-- Data lines --

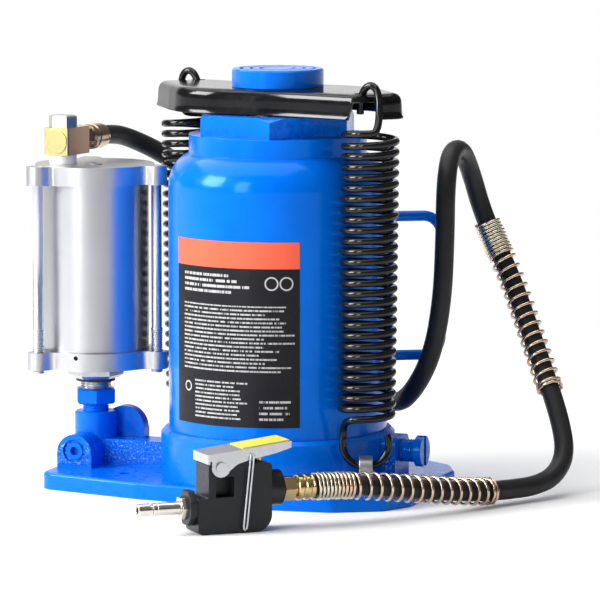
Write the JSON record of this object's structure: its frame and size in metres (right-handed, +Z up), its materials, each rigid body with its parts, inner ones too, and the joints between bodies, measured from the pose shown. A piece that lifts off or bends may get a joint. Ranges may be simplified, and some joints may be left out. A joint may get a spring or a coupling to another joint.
{
  "type": "bottle jack",
  "caption": "Air over hydraulic bottle jack with an extension screw, two return springs, a side air motor and an air hose with a trigger valve.",
  "frame": {"origin": "on the ram's axis, at the bottom of the base", "axes": "+Z up along the ram, +X from the air motor to the release valve, -Y towards the label"},
  "size_m": [0.3382, 0.3044, 0.26],
  "materials": {
    "painted_blue": "azure blue gloss paint",
    "painted_black": "black gloss paint",
    "bare_steel": "machined steel",
    "plated_steel": "bright zinc plate",
    "satin_aluminium": "satin anodised aluminium",
    "brass_fitting": "machined brass",
    "yellow_zinc": "yellow zinc wire",
    "hose_rubber": "satin black rubber",
    "seal_rubber": "black nitrile rubber",
    "black_plastic": "moulded black plastic",
    "grey_plastic": "grey plastic",
    "label_dark": "charcoal printed film",
    "label_orange": "orange printed film",
    "yellow_plastic": "yellow vinyl strip",
    "white_washer": "white nylon"
  },
  "bodies": {
    "root": {"air_nipple": "plated_steel", "banjo_block": "brass_fitting", "banjo_bolt": "plated_steel", "banjo_washer": "white_washer", "barrel_seal": "seal_rubber", "base_casting": "painted_blue", "button_spring": "plated_steel", "cap_plug": "grey_plastic", "carry_handle": "painted_blue", "check_balls": "bare_steel", "check_spring": "bare_steel", "filler_plug": "seal_rubber", "gland_nut": "painted_blue", "gland_seals": "seal_rubber", "hose": "hose_rubber", "hose_ferrule": "brass_fitting", "hose_guard_lower": "yellow_zinc", "hose_guard_upper": "plated_steel", "hose_nut": "brass_fitting", "inlet_collar": "black_plastic", "label_band": "label_orange", "label_field": "label_dark", "lever_pin": "plated_steel", "lock_nut": "painted_blue", "motor_adapter": "plated_steel", "motor_bottom_cap": "satin_aluminium", "motor_return_spring": "bare_steel", "motor_seal_ring": "seal_rubber", "motor_top_cap": "satin_aluminium", "motor_tube": "satin_aluminium", "outlet_ferrule": "brass_fitting", "outlet_fitting": "brass_fitting", "plunger_seal": "seal_rubber", "pump_barrel": "plated_steel", "ram_cylinder": "bare_steel", "release_ball": "bare_steel", "reservoir_barrel": "painted_blue", "return_spring_front": "painted_black", "return_spring_rear": "painted_black", "socket_plug": "painted_blue", "spring_lugs": "plated_steel", "tie_bolts": "plated_steel", "tube_seals": "seal_rubber", "valve_body": "black_plastic"},
    "ram": {"ram_rod": "bare_steel", "piston_head": "bare_steel", "piston_cup": "seal_rubber", "spring_hanger": "painted_black"},
    "screw_stop": {"screw_stop_ring": "bare_steel"},
    "screw": {"extension_screw": "bare_steel", "saddle": "painted_blue"},
    "air_piston": {"air_piston": "satin_aluminium", "piston_ring": "seal_rubber", "pump_plunger": "bare_steel"},
    "release_valve": {"release_valve": "painted_blue"},
    "trigger_lever": {"trigger_lever": "plated_steel", "grip_strip": "yellow_plastic"},
    "valve_button": {"valve_button": "brass_fitting"},
    "lock_bail": {"lock_bail": "plated_steel"}
  },
  "joints": [
    {"name": "ram_slide", "type": "slide", "parent": "root", "child": "ram", "axis": [0, 0, 1], "range_m": [0, 0.15], "stiffness_N_per_m": 600, "springref_m": -0.05, "deforming": ["return_spring_front", "return_spring_rear"]},
    {"name": "screw_lift", "type": "slide", "parent": "ram", "child": "screw_stop", "axis": [0, 0, 1], "range_m": [0, 0.08]},
    {"name": "saddle_turn", "type": "hinge", "parent": "screw_stop", "child": "screw", "pos_m": [0, 0, 0.25], "axis": [0, 0, 1], "range_deg": [0, 7190]},
    {"name": "piston_stroke", "type": "slide", "parent": "root", "child": "air_piston", "axis": [0, 0, -1], "range_m": [0, 0.018], "stiffness_N_per_m": 600, "springref_m": -0.02, "deforming": ["motor_return_spring"]},
    {"name": "release_turn", "type": "hinge", "parent": "root", "child": "release_valve", "pos_m": [0.0805, 0, 0.029], "axis": [1, 0, 0], "range_deg": [0, 540]},
    {"name": "trigger", "type": "hinge", "parent": "root", "child": "trigger_lever", "pos_m": [0.01902, -0.15929, 0.0394], "axis": [-0.6691, 0.7431, 0], "range_deg": [0, 7], "stiffness_Nm_per_rad": 1.5, "springref_deg": -11.46},
    {"name": "button_slide", "type": "slide", "parent": "root", "child": "valve_button", "axis": [0, 0, -1], "range_m": [0, 0.003], "deforming": ["button_spring"]},
    {"name": "bail_swing", "type": "hinge", "parent": "root", "child": "lock_bail", "pos_m": [0.02958, -0.14979, 0.0023], "axis": [-0.6691, 0.7431, 0], "range_deg": [0, 40]}
  ],
  "couplings": [
    {"joint": "screw_lift", "follows": "saddle_turn", "m_per_rad": 0.00063662},
    {"joint": "button_slide", "follows": "trigger", "m_per_rad": 0.0245}
  ]
}
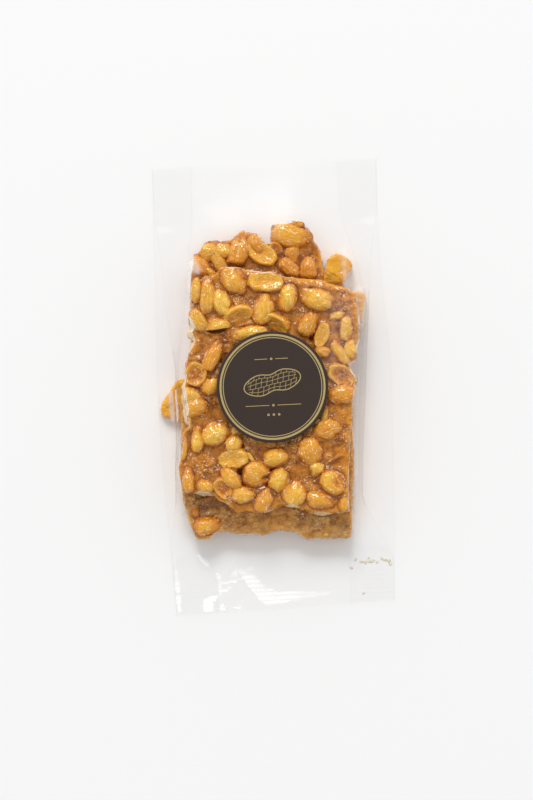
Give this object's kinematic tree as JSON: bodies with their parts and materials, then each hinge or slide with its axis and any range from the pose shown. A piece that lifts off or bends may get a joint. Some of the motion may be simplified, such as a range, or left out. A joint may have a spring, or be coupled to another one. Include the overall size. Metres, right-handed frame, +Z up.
{
  "type": "peanut brittle in a clear bag",
  "caption": "Slabs of golden peanut brittle sealed in a clear gusseted film bag with a round dark sticker, lying flat on its back.",
  "frame": {"origin": "middle of the bag's outline, on the surface it rests on", "axes": "+Y along the bag's long side, towards the end where the peanuts of the back slab show; +Z up, out of the front with the sticker"},
  "size_m": [0.108, 0.205, 0.0247],
  "materials": {
    "bag": "clear glossy film over toffee-brown caramel with golden roasted peanuts",
    "film": "clear thin film, glossy, with soft creases and crimped seals",
    "caramel": "hard set caramel, glossy and full of fine bubbles",
    "peanut": "roasted blanched peanuts, pale where cut",
    "label": "dark brown paper sticker, smooth and slightly glossy",
    "gold": "thin printed gold lines"
  },
  "bodies": {
    "root": {"bag": "bag", "label": "label"}
  },
  "joints": []
}
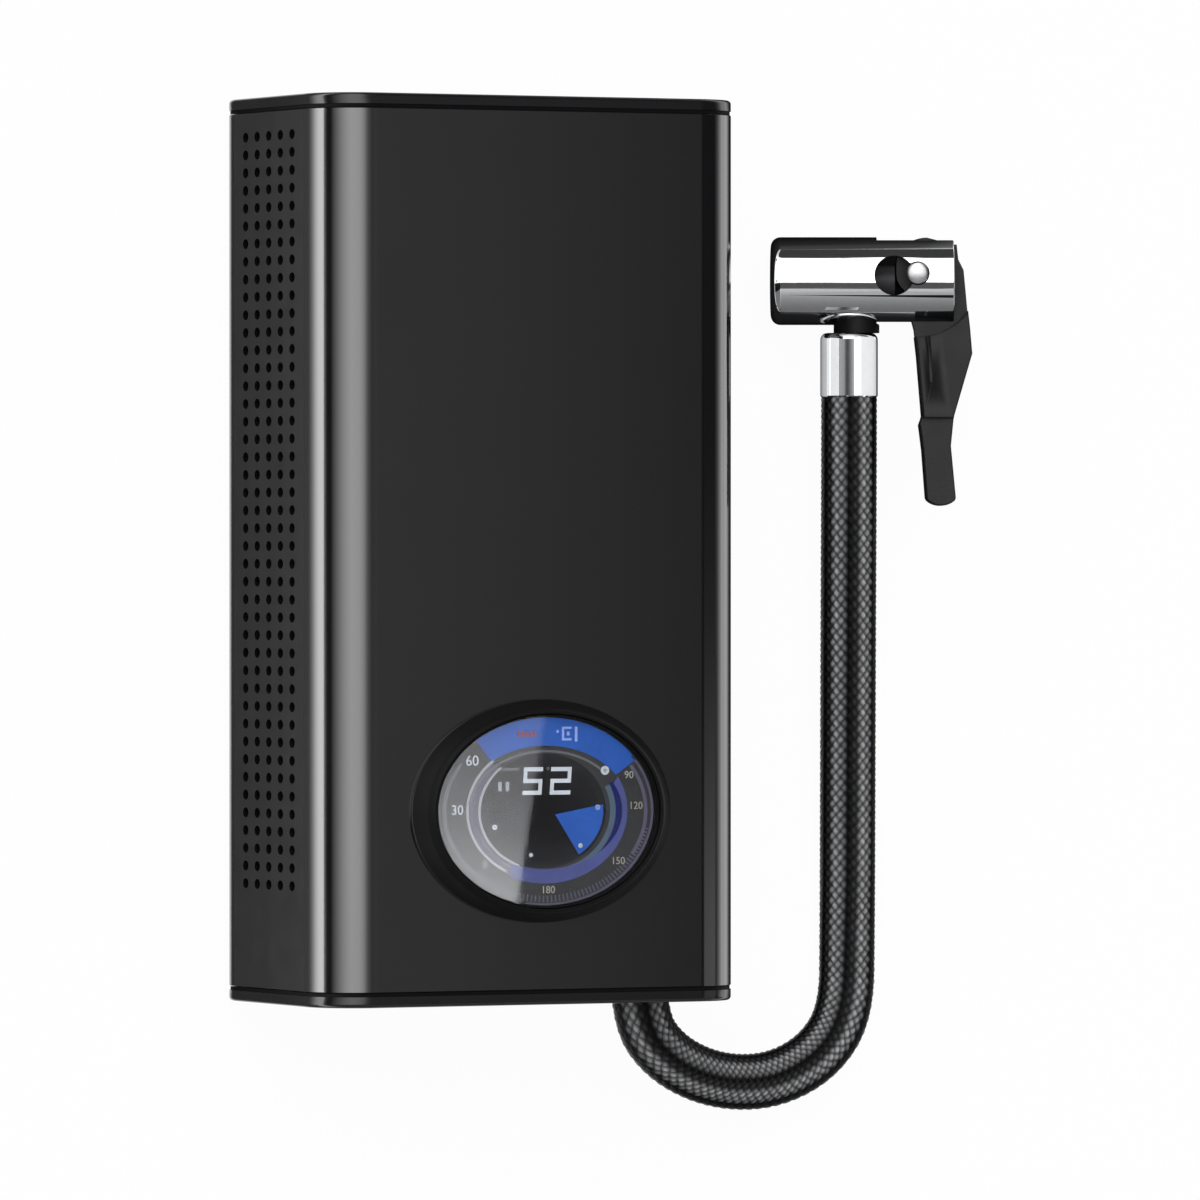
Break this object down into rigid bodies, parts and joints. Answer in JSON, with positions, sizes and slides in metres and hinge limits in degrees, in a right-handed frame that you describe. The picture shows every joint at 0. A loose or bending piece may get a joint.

-- Problem requirements --
All of the entries above should be written out again exactly.

-- Finished task --
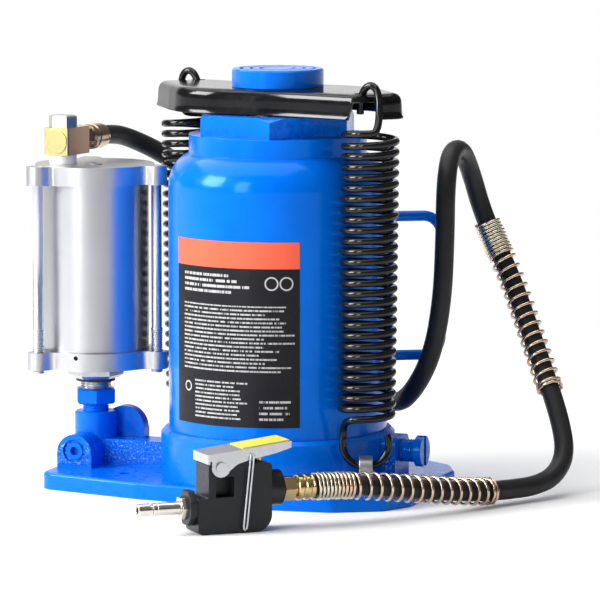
Write the JSON record of this object's structure: its frame and size in metres (right-handed, +Z up), its materials, each rigid body with its parts, inner ones too, and the joints between bodies, measured from the pose shown. A piece that lifts off or bends may get a joint. Ranges may be simplified, and some joints may be left out. A joint may get a spring or a coupling to another joint.
{
  "type": "bottle jack",
  "caption": "Air over hydraulic bottle jack with an extension screw, two return springs, a side air motor and an air hose with a trigger valve.",
  "frame": {"origin": "on the ram's axis, at the bottom of the base", "axes": "+Z up along the ram, +X from the air motor to the release valve, -Y towards the label"},
  "size_m": [0.3382, 0.3044, 0.26],
  "materials": {
    "painted_blue": "azure blue gloss paint",
    "painted_black": "black gloss paint",
    "bare_steel": "machined steel",
    "plated_steel": "bright zinc plate",
    "satin_aluminium": "satin anodised aluminium",
    "brass_fitting": "machined brass",
    "yellow_zinc": "yellow zinc wire",
    "hose_rubber": "satin black rubber",
    "seal_rubber": "black nitrile rubber",
    "black_plastic": "moulded black plastic",
    "grey_plastic": "grey plastic",
    "label_dark": "charcoal printed film",
    "label_orange": "orange printed film",
    "yellow_plastic": "yellow vinyl strip",
    "white_washer": "white nylon"
  },
  "bodies": {
    "root": {"air_nipple": "plated_steel", "banjo_block": "brass_fitting", "banjo_bolt": "plated_steel", "banjo_washer": "white_washer", "barrel_seal": "seal_rubber", "base_casting": "painted_blue", "button_spring": "plated_steel", "cap_plug": "grey_plastic", "carry_handle": "painted_blue", "check_balls": "bare_steel", "check_spring": "bare_steel", "filler_plug": "seal_rubber", "gland_nut": "painted_blue", "gland_seals": "seal_rubber", "hose": "hose_rubber", "hose_ferrule": "brass_fitting", "hose_guard_lower": "yellow_zinc", "hose_guard_upper": "plated_steel", "hose_nut": "brass_fitting", "inlet_collar": "black_plastic", "label_band": "label_orange", "label_field": "label_dark", "lever_pin": "plated_steel", "lock_nut": "painted_blue", "motor_adapter": "plated_steel", "motor_bottom_cap": "satin_aluminium", "motor_return_spring": "bare_steel", "motor_seal_ring": "seal_rubber", "motor_top_cap": "satin_aluminium", "motor_tube": "satin_aluminium", "outlet_ferrule": "brass_fitting", "outlet_fitting": "brass_fitting", "plunger_seal": "seal_rubber", "pump_barrel": "plated_steel", "ram_cylinder": "bare_steel", "release_ball": "bare_steel", "reservoir_barrel": "painted_blue", "return_spring_front": "painted_black", "return_spring_rear": "painted_black", "socket_plug": "painted_blue", "spring_lugs": "plated_steel", "tie_bolts": "plated_steel", "tube_seals": "seal_rubber", "valve_body": "black_plastic"},
    "ram": {"ram_rod": "bare_steel", "piston_head": "bare_steel", "piston_cup": "seal_rubber", "spring_hanger": "painted_black"},
    "screw_stop": {"screw_stop_ring": "bare_steel"},
    "screw": {"extension_screw": "bare_steel", "saddle": "painted_blue"},
    "air_piston": {"air_piston": "satin_aluminium", "piston_ring": "seal_rubber", "pump_plunger": "bare_steel"},
    "release_valve": {"release_valve": "painted_blue"},
    "trigger_lever": {"trigger_lever": "plated_steel", "grip_strip": "yellow_plastic"},
    "valve_button": {"valve_button": "brass_fitting"},
    "lock_bail": {"lock_bail": "plated_steel"}
  },
  "joints": [
    {"name": "ram_slide", "type": "slide", "parent": "root", "child": "ram", "axis": [0, 0, 1], "range_m": [0, 0.15], "stiffness_N_per_m": 600, "springref_m": -0.05, "deforming": ["return_spring_front", "return_spring_rear"]},
    {"name": "screw_lift", "type": "slide", "parent": "ram", "child": "screw_stop", "axis": [0, 0, 1], "range_m": [0, 0.08]},
    {"name": "saddle_turn", "type": "hinge", "parent": "screw_stop", "child": "screw", "pos_m": [0, 0, 0.25], "axis": [0, 0, 1], "range_deg": [0, 7190]},
    {"name": "piston_stroke", "type": "slide", "parent": "root", "child": "air_piston", "axis": [0, 0, -1], "range_m": [0, 0.018], "stiffness_N_per_m": 600, "springref_m": -0.02, "deforming": ["motor_return_spring"]},
    {"name": "release_turn", "type": "hinge", "parent": "root", "child": "release_valve", "pos_m": [0.0805, 0, 0.029], "axis": [1, 0, 0], "range_deg": [0, 540]},
    {"name": "trigger", "type": "hinge", "parent": "root", "child": "trigger_lever", "pos_m": [0.01902, -0.15929, 0.0394], "axis": [-0.6691, 0.7431, 0], "range_deg": [0, 7], "stiffness_Nm_per_rad": 1.5, "springref_deg": -11.46},
    {"name": "button_slide", "type": "slide", "parent": "root", "child": "valve_button", "axis": [0, 0, -1], "range_m": [0, 0.003], "deforming": ["button_spring"]},
    {"name": "bail_swing", "type": "hinge", "parent": "root", "child": "lock_bail", "pos_m": [0.02958, -0.14979, 0.0023], "axis": [-0.6691, 0.7431, 0], "range_deg": [0, 40]}
  ],
  "couplings": [
    {"joint": "screw_lift", "follows": "saddle_turn", "m_per_rad": 0.00063662},
    {"joint": "button_slide", "follows": "trigger", "m_per_rad": 0.0245}
  ]
}
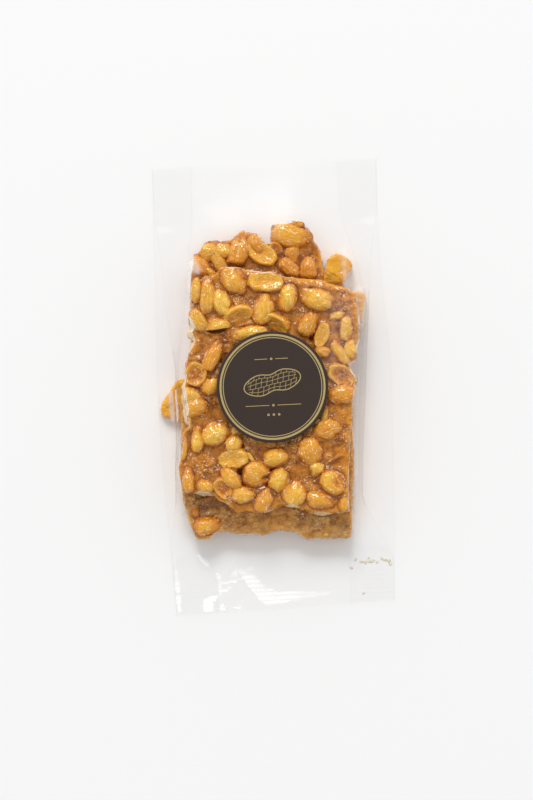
Give this object's kinematic tree as JSON: bodies with their parts and materials, then each hinge or slide with its axis and any range from the pose shown. A piece that lifts off or bends may get a joint. Some of the motion may be simplified, such as a range, or left out. A joint may have a spring, or be coupled to another one. Include the overall size. Metres, right-handed frame, +Z up.
{
  "type": "peanut brittle in a clear bag",
  "caption": "Slabs of golden peanut brittle sealed in a clear gusseted film bag with a round dark sticker, lying flat on its back.",
  "frame": {"origin": "middle of the bag's outline, on the surface it rests on", "axes": "+Y along the bag's long side, towards the end where the peanuts of the back slab show; +Z up, out of the front with the sticker"},
  "size_m": [0.108, 0.205, 0.0247],
  "materials": {
    "bag": "clear glossy film over toffee-brown caramel with golden roasted peanuts",
    "film": "clear thin film, glossy, with soft creases and crimped seals",
    "caramel": "hard set caramel, glossy and full of fine bubbles",
    "peanut": "roasted blanched peanuts, pale where cut",
    "label": "dark brown paper sticker, smooth and slightly glossy",
    "gold": "thin printed gold lines"
  },
  "bodies": {
    "root": {"bag": "bag", "label": "label"}
  },
  "joints": []
}
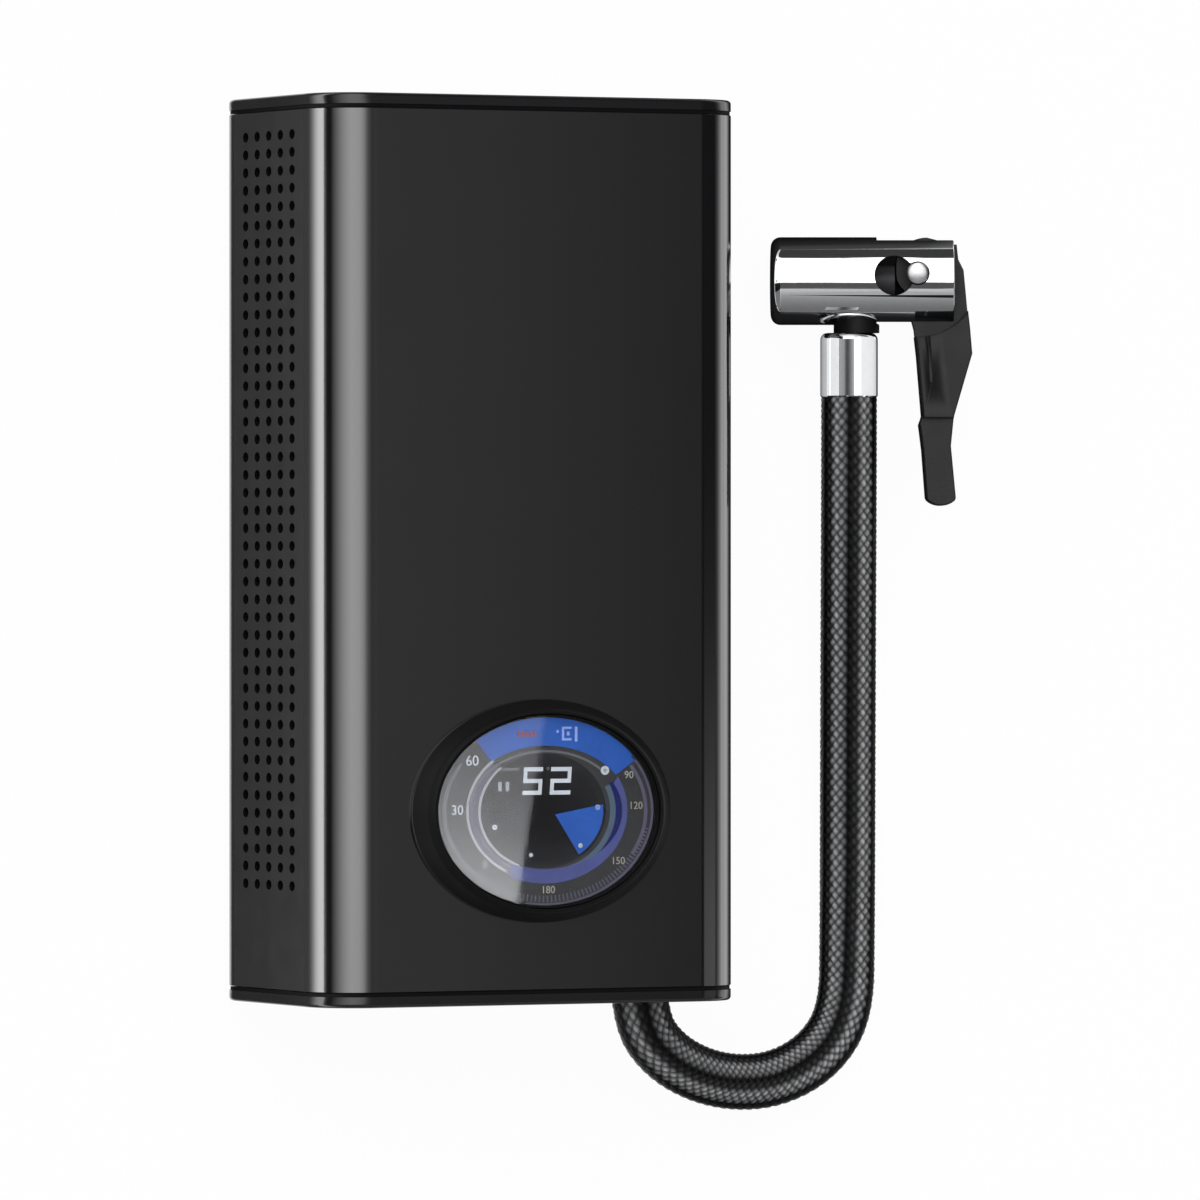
Break this object down into rigid bodies, parts and joints. Answer in JSON, with positions, sizes and slides in metres and hinge limits in degrees, in a right-handed frame that you describe. The picture shows every joint at 0. A loose or bending piece may get a joint.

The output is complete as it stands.